Each line from the one containing "Recreate this object" through the one containing "const nubSwingStart = 88;" is to be retyped exactly, both end lines included, and all other lines left out.

Data for this exercise:
==========

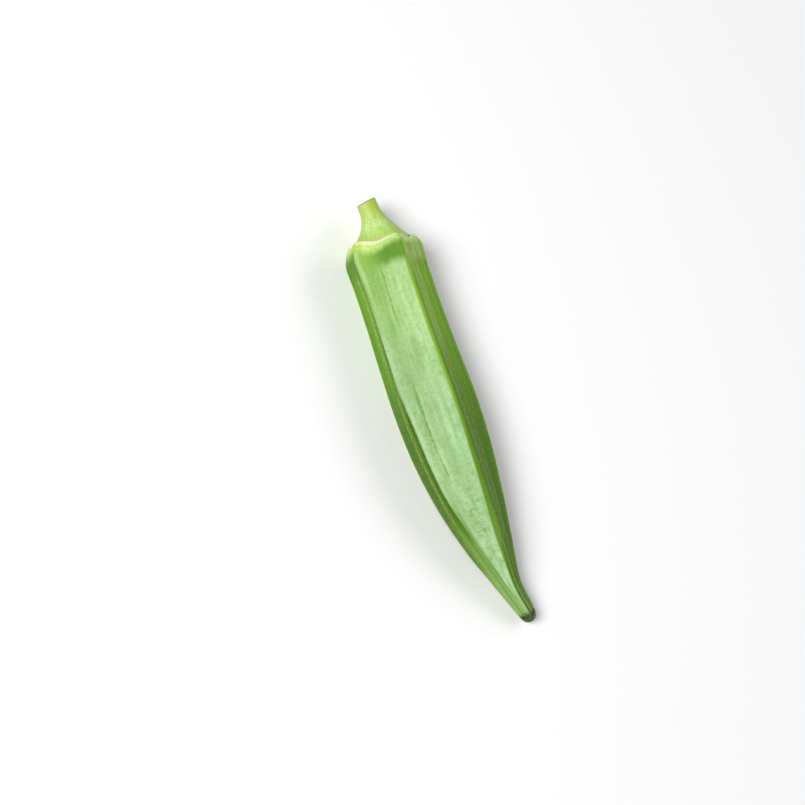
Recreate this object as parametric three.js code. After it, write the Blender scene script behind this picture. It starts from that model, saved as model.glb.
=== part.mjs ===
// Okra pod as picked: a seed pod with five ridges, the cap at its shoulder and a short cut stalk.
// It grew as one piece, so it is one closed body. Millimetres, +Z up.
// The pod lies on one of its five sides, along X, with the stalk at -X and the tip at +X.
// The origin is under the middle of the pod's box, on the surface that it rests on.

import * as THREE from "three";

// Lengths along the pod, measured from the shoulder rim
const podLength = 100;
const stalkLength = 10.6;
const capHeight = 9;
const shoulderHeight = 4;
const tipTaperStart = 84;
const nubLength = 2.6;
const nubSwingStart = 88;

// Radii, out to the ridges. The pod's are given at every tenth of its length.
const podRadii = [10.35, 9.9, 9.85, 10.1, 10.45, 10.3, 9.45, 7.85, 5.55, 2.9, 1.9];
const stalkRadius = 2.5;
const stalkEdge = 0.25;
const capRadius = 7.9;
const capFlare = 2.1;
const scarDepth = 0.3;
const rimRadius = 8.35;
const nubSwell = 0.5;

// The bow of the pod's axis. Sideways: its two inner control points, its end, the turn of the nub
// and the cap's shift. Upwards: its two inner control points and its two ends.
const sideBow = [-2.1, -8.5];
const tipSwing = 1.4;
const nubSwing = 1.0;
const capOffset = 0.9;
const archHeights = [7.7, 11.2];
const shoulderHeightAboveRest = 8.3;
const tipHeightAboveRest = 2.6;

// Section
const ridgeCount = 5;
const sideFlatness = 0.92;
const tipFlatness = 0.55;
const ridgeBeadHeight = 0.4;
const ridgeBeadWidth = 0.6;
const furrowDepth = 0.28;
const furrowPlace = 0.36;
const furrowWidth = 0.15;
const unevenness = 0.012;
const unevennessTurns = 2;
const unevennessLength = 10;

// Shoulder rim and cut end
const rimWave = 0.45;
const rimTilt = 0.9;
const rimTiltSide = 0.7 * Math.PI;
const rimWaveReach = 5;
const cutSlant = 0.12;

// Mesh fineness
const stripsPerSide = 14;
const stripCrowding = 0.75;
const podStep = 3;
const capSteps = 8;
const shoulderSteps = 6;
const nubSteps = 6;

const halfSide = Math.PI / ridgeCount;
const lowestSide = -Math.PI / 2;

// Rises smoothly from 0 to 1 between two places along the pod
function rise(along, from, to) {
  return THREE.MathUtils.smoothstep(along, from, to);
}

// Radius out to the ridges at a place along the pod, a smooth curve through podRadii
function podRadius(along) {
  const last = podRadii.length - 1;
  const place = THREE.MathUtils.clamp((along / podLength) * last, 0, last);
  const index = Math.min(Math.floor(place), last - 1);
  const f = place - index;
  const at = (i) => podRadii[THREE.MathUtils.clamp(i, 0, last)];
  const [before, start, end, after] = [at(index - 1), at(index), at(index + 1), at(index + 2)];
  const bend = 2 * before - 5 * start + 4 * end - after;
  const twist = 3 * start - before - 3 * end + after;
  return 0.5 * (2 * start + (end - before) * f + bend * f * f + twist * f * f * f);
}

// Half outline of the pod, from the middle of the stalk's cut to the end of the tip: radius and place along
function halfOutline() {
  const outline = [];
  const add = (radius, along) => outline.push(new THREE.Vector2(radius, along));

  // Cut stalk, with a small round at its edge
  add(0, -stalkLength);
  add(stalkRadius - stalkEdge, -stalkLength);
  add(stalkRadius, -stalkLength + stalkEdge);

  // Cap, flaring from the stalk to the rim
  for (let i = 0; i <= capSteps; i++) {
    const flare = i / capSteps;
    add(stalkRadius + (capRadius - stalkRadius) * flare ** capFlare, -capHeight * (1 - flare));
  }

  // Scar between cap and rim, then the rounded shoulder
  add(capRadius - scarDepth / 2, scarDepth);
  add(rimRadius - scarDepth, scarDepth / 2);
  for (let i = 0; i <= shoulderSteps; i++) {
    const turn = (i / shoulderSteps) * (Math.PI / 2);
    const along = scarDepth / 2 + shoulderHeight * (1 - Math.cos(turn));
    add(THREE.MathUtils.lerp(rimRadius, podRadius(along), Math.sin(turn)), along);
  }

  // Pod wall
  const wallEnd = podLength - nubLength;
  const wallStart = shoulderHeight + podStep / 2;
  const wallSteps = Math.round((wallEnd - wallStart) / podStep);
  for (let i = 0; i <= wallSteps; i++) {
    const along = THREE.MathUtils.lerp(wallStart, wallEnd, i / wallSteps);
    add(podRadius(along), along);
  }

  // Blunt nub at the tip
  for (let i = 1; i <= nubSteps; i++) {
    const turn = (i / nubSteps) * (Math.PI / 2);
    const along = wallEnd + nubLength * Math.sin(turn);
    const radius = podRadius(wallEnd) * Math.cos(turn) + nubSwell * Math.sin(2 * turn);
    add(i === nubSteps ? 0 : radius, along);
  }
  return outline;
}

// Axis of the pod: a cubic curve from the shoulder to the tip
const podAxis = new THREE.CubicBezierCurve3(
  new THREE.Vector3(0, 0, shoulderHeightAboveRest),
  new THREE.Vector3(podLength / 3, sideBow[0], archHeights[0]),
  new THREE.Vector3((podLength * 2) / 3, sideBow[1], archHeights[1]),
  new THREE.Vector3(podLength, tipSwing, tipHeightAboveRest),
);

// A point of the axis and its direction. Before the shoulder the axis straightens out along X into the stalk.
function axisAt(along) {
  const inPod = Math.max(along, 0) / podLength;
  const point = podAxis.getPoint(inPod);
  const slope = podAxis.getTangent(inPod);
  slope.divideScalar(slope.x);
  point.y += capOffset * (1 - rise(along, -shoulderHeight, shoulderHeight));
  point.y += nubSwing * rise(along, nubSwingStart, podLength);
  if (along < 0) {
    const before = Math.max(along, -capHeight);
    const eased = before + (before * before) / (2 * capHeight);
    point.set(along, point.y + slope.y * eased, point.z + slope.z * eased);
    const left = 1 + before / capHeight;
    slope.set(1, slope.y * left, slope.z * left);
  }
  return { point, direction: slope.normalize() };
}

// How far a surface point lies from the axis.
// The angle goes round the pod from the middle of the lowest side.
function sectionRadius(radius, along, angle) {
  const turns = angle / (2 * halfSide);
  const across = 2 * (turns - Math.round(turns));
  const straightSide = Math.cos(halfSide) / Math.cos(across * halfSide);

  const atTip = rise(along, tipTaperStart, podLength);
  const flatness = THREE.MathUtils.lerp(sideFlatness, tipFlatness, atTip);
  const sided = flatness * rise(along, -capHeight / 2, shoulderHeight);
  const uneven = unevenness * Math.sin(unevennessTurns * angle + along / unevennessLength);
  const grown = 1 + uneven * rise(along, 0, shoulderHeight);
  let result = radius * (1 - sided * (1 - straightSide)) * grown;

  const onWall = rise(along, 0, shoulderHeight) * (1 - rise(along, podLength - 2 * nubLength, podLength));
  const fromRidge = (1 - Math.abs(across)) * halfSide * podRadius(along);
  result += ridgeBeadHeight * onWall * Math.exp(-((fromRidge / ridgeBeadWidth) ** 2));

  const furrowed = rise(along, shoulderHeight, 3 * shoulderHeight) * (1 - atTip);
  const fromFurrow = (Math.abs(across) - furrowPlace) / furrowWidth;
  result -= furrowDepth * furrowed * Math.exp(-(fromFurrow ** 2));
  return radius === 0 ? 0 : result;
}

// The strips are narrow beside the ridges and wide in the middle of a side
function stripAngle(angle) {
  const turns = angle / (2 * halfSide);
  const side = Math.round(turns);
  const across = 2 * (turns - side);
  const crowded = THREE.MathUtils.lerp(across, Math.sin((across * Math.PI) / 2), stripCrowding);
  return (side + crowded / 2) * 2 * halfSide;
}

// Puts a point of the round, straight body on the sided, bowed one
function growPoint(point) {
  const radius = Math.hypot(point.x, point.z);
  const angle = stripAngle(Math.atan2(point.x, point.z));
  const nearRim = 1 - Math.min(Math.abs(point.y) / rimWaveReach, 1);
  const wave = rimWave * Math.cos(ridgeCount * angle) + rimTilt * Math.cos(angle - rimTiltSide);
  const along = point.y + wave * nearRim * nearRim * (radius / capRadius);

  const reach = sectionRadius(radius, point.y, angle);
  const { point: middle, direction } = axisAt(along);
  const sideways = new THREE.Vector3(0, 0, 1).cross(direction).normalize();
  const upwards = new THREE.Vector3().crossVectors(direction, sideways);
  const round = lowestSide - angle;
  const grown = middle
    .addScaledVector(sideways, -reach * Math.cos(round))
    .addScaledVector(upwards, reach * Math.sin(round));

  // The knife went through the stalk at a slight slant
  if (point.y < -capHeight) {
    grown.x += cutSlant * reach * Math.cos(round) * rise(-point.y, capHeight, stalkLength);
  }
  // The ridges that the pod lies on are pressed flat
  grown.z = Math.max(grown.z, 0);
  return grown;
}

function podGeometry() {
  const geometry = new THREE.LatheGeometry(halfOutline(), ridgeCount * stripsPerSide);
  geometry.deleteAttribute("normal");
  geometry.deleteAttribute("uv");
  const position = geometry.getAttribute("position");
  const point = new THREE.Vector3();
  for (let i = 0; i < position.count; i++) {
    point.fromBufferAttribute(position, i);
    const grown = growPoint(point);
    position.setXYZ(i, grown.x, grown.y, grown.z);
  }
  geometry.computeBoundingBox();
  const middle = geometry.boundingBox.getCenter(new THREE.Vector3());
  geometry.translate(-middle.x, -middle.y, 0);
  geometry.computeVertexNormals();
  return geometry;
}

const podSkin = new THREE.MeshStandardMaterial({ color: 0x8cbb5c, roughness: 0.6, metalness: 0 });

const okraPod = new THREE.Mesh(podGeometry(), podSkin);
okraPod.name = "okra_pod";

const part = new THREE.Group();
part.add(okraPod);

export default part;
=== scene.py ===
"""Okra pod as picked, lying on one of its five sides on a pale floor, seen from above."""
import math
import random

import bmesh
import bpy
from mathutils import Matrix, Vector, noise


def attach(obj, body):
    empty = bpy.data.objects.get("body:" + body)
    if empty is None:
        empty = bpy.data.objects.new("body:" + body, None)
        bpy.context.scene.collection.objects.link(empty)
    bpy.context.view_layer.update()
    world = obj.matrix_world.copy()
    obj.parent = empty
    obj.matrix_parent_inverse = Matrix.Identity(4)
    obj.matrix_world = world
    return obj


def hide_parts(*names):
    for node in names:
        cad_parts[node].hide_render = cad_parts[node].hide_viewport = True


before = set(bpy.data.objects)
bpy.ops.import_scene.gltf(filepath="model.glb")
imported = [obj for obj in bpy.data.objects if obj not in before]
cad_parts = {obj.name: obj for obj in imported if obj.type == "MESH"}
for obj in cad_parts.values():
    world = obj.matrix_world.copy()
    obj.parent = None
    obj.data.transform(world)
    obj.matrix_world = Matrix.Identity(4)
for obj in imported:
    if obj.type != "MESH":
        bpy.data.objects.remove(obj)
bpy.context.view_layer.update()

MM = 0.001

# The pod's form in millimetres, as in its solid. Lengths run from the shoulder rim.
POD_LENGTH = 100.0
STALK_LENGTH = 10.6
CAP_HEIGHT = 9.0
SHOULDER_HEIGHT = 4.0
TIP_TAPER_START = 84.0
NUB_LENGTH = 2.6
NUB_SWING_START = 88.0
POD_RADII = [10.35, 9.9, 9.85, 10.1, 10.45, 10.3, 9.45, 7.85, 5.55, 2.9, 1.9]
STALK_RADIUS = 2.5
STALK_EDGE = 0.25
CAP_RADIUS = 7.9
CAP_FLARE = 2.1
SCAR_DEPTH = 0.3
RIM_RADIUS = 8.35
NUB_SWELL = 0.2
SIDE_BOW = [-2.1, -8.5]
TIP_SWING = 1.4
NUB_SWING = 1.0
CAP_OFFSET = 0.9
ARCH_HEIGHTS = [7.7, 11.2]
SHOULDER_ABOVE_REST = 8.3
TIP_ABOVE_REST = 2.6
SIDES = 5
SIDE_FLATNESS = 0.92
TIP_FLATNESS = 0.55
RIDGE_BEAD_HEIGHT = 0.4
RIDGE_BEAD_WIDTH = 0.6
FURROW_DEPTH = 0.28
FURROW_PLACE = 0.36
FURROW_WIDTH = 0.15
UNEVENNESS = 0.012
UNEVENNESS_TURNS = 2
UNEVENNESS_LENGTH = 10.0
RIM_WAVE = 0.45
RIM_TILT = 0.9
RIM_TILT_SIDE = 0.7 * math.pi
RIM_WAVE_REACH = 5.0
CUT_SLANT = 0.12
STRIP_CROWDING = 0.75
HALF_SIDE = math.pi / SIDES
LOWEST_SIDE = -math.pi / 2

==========

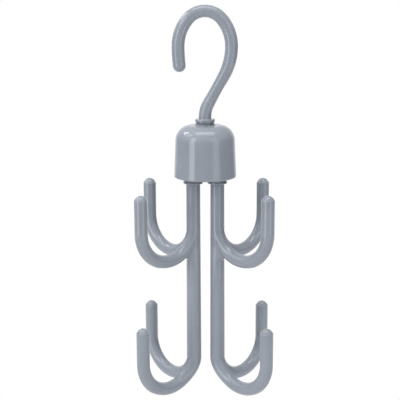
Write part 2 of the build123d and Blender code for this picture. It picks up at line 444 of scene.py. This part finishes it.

==========

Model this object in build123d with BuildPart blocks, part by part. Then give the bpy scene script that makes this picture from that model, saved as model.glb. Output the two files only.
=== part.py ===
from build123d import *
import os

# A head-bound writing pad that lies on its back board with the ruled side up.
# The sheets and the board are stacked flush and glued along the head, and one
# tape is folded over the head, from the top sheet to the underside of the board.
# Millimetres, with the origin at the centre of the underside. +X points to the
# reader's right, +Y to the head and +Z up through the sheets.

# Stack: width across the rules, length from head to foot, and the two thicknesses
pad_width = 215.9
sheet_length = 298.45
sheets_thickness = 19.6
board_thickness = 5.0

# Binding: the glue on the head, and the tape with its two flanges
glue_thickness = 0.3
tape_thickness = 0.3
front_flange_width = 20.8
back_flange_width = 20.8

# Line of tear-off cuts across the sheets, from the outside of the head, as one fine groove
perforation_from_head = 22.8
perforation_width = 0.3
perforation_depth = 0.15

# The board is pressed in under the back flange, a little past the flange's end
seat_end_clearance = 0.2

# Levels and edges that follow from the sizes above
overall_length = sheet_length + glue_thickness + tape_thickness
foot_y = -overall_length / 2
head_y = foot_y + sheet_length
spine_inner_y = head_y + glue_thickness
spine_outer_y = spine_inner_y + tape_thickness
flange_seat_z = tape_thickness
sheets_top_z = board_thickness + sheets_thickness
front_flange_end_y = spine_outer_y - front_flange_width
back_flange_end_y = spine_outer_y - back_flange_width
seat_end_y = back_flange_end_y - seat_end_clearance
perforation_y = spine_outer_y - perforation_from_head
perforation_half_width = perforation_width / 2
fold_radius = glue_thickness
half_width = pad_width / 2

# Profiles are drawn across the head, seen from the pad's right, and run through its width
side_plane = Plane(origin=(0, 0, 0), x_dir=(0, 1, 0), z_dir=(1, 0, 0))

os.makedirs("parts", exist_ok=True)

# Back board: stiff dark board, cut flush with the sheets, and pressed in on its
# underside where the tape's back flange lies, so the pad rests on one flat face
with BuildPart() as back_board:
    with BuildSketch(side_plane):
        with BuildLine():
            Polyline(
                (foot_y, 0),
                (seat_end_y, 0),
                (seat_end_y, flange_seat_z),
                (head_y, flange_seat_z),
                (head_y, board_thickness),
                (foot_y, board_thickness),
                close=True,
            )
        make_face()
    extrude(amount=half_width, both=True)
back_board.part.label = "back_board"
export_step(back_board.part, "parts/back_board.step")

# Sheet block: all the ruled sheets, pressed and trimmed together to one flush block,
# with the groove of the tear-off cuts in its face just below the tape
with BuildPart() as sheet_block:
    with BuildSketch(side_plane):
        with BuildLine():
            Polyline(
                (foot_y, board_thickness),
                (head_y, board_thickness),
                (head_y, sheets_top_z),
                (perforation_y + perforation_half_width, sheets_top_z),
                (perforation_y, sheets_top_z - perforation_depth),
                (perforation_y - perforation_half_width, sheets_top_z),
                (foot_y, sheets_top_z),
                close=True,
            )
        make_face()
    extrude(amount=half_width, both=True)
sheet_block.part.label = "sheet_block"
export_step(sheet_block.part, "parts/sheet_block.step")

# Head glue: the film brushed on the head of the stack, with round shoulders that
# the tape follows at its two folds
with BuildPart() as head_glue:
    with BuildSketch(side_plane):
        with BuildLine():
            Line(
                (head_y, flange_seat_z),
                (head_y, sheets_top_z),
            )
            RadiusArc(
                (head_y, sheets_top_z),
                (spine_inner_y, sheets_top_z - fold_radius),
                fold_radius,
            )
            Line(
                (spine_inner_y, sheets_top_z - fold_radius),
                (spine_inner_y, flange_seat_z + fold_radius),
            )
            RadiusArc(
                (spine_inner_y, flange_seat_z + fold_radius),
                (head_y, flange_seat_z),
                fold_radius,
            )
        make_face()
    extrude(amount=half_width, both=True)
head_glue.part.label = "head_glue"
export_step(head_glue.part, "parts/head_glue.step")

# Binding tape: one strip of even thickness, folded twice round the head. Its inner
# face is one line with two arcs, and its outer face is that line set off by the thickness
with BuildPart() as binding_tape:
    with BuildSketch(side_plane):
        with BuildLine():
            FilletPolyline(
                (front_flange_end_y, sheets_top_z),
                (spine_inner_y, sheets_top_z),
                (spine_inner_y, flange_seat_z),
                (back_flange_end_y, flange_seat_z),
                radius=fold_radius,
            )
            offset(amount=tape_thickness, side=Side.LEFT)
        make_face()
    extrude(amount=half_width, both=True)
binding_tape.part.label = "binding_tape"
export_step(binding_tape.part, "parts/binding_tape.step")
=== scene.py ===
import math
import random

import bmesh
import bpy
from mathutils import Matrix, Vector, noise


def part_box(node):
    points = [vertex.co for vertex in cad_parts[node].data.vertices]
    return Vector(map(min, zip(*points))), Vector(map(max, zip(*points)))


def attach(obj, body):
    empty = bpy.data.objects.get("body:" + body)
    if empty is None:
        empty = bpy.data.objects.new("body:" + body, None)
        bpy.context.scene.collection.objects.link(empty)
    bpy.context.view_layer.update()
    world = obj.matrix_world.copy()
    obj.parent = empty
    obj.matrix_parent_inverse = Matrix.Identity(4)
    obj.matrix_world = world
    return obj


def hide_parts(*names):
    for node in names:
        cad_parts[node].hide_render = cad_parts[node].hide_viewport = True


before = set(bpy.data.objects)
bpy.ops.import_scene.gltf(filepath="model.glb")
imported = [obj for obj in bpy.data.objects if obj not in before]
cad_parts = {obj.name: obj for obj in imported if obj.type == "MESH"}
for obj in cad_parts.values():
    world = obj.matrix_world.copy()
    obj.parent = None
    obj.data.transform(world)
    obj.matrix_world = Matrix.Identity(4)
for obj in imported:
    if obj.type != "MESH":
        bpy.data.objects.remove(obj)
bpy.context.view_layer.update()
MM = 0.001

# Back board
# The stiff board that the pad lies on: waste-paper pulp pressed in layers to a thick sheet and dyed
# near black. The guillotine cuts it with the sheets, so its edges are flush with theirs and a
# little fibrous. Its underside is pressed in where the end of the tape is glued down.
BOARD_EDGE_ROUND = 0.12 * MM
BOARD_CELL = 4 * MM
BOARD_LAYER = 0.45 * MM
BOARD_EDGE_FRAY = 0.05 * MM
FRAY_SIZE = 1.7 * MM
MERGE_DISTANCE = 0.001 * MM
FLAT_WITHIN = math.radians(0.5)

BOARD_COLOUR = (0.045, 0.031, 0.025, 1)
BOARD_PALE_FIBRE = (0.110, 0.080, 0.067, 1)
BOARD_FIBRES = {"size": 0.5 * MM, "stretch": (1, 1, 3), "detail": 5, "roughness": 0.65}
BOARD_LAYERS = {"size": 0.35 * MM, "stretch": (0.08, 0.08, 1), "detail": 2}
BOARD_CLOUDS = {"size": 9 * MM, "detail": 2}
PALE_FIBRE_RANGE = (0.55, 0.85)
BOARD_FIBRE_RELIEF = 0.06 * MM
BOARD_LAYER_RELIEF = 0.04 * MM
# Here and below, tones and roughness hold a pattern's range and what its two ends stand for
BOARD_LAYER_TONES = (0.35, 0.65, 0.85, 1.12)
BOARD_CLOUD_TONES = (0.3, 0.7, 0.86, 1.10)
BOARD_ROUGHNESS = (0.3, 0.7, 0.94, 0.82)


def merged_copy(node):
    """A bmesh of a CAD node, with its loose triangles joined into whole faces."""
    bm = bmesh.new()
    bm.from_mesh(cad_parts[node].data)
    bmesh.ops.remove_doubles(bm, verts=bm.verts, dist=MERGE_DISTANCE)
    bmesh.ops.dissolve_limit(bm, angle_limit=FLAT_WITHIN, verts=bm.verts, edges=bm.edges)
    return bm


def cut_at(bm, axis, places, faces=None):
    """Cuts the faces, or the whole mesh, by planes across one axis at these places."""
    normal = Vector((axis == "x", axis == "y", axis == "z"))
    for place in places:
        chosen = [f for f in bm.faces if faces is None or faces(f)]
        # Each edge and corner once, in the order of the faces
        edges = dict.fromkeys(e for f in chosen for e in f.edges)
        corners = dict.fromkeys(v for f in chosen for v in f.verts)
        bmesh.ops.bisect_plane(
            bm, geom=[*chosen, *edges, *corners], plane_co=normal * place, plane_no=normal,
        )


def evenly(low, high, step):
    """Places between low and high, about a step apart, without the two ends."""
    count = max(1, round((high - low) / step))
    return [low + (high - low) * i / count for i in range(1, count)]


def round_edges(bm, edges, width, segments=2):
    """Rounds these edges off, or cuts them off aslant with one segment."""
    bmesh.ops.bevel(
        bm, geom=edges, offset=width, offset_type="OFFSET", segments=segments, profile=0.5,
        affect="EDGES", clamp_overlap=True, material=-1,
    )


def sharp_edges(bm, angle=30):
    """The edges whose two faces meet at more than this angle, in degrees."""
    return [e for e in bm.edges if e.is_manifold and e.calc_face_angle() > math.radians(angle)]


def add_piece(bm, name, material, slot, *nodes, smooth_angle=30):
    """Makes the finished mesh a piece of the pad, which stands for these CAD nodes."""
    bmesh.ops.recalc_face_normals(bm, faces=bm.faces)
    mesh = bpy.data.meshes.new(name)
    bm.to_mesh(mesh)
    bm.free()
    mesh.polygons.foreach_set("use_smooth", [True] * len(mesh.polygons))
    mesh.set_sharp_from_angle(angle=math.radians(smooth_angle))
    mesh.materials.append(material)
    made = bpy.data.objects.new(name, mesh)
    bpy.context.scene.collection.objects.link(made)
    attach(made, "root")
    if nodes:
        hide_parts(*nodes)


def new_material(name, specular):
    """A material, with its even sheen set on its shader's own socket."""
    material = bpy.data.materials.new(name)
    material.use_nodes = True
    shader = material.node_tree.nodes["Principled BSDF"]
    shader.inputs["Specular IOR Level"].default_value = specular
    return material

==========

Response to this exercise:
Recreate this object as parametric three.js code. After it, write the Blender scene script behind this picture. It starts from that model, saved as model.glb.
=== part.mjs ===
// Okra pod as picked: a seed pod with five ridges, the cap at its shoulder and a short cut stalk.
// It grew as one piece, so it is one closed body. Millimetres, +Z up.
// The pod lies on one of its five sides, along X, with the stalk at -X and the tip at +X.
// The origin is under the middle of the pod's box, on the surface that it rests on.

import * as THREE from "three";

// Lengths along the pod, measured from the shoulder rim
const podLength = 100;
const stalkLength = 10.6;
const capHeight = 9;
const shoulderHeight = 4;
const tipTaperStart = 84;
const nubLength = 2.6;
const nubSwingStart = 88;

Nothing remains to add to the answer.